Week of February 16, 2003

Mark 1:11

And there came a voice from heaven, saying, Thou art my beloved Son, in whom I am well pleased.

The Father affirmed His approval of His Son with these or similar words on two occasions. The first was at the Lord’s baptism as He was being publicly pointed out for His ministry and just before the devil tempted Him for 40 days in the wilderness. The second occasion was at the Transfiguration of the Lord on the mountain (Matthew 17:5).

On this first occasion, the affirmation must have given the Lord strength for the trial He was about to endure. Angels also ministered to Him and the Holy Spirit controlled Him, but I believe the Father’s affirmation must have motivated Him.

A father’s compliment can be a very encouraging thing for a son or a daughter. I wonder how many times we have failed to give the affirmation that would have kept our children strong during a trial. I have four children and all of them have made me proud. I am sure that they would have enjoyed hearing that from me more often.

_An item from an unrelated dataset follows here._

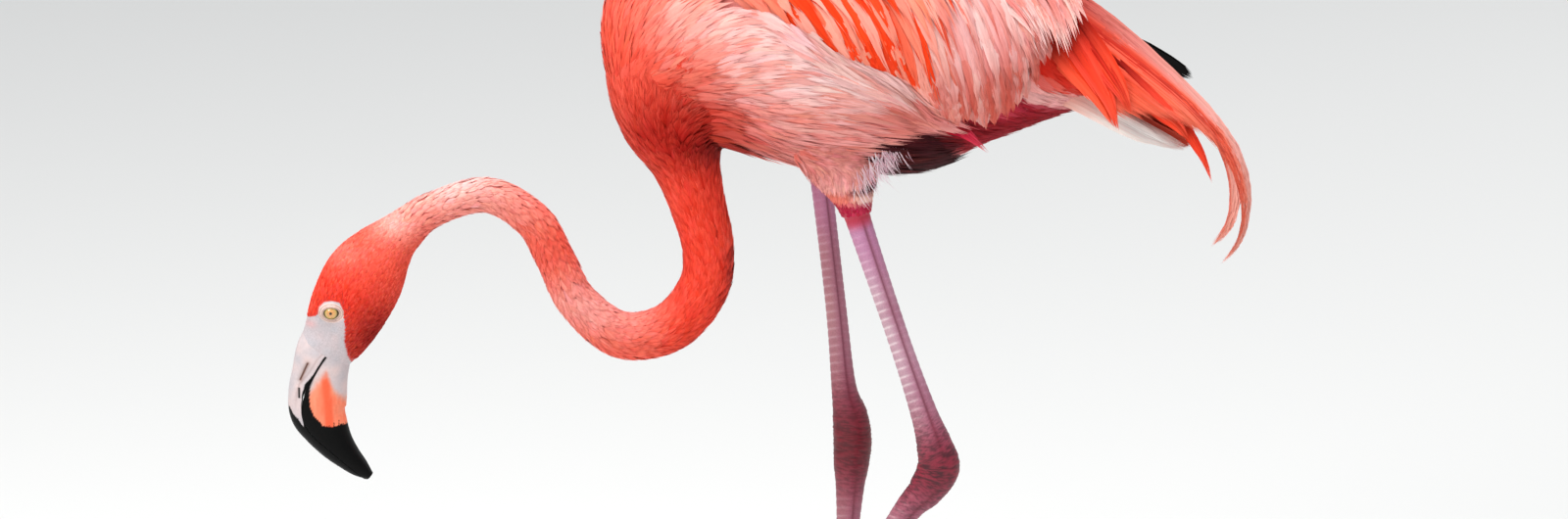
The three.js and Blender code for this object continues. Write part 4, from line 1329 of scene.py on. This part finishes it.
def body_coat():
    rng = np.random.default_rng(13)
    u, a = scatter(trunk_skin, (0.25, 12.6), 6.2, 6.2, rng)
    p = trunk_skin.point(u, a)
    x, z = p[:, 0], p[:, 2]
    hidden = under_wing(x, z) & (np.abs(p[:, 1]) > 12) & (x > -80)
    keep = ~hidden & (in_neck(p) < 0.3 + 0.5 * ramp(x, -84, -66))
    u, a, p = u[keep], a[keep], p[keep]
    x, z = p[:, 0], p[:, 2]
    above = above_edge(x, z)
    over_wing = np.exp(-(((above + 8) / 12) ** 2)) * ramp(x, -75, -30) * ramp(-x, -120, -100)
    length = np.interp(x, [-140, -90, 0, 120, 220], [38, 50, 78, 62, 40]) * rng.uniform(0.85, 1.2, len(u))
    length = length * (1 - 0.45 * ramp(-z, -606, -580) * ramp(x, 60, 110))
    tip = 5 + 7 * over_wing + rng.uniform(-0.6, 0.6, len(u)) + 3 * ramp(-z, -600, -570) * ramp(-x, -110, -80)
    path, normal = lay(trunk_skin, u, a, length, body_lie, (0.3, tip), nodes=7)
    stray = (np.interp(path[-1][:, 0], *BELLY_LINE) - path[-1][:, 2] > 4) & (x > 45) & (x < 112)
    stray &= np.interp(x, *BELLY_LINE) < z
    end = path[-1]
    stray |= (above_edge(end[:, 0], end[:, 2]) > 5) & (end[:, 0] > -30) & (end[:, 2] < 722) & (np.abs(end[:, 1]) > 30)
    chosen = ~stray
    u, a, x, z, path, normal = u[chosen], a[chosen], x[chosen], z[chosen], path[:, chosen], normal[:, chosen]
    colour = body_colour(path[4])
    bold = ramp(rng.uniform(0, 1, len(u)), 0.5, 1) * ramp(-x, -80, 20) * ramp(x, -110, -60)
    colour = varied(mix(colour, (240, 96, 76), 0.4 * bold), rng, 5)
    dark = ramp(-colour[:, 0], -225, -180)
    place = unwrap(trunk_skin, u, a)
    groups = {
        "coat_breast": x < -62,
        "coat_flanks": (x >= -62) & (z < 690) & (x < 40),
        "coat_belly": (x >= 40) & (z < 690),
        "coat_back": (x >= -62) & (z >= 690),
    }
    for name, chosen in groups.items():
        coat = Coat()
        pale = np.clip(colour[chosen] * 0.5 + np.array(PALE) * 0.5 + 4, 0, 255)
        share = (1 - dark[chosen]) * (0.3 if name != "coat_breast" else 0.15)
        feathers(coat, path[:, chosen], normal[:, chosen], rng.uniform(10, 14, chosen.sum()), colour[chosen],
                 place[chosen], rng, barbs=6, stations=5, tip=0.4, cut=0.5, ragged=0.25, camber=0.03,
                 tips=(pale, share), roots=(body_colour(path[1][chosen]), 0.8, 0.5), lift=0.15, thin=0.12, full=2.3,
                 vary=4, round_=0.16)
        if name == "coat_flanks":
            belly_fringe(coat, rng)
        coat.build(name, "plumage")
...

I notice that the Father expressed His pleasure with His Son at the beginning and not at the end of His ministry. Now we can assume that the Lord had been a good boy in Joseph’s and Mary’s home and deserved this praise. After all, had he not been about His Father’s business at the age of 12 (Luke 2:49)? However, I think this praise was in anticipation of the temptation since the Father knew He could depend on His Son. I think this strengthened the Lord for the temptation since He was not only God but also man. I realize that this temptation was not designed to see if the Lord would fail but was designed to prove that the Lord was the real Messiah. Just as we test gold to show that it is gold, the Lord was tested to show that He was the sinless spotless Son of God. But there is something touching about the human aspect of these encouraging words that were given at a most appropriate time.

We often say that children are what we expect them to be. If we expect them to be bad, they are. If we expect them to be good, they are. God the Father expected His Son to please Him and He did. I think that there might be a lesson here for those of us who are Fathers.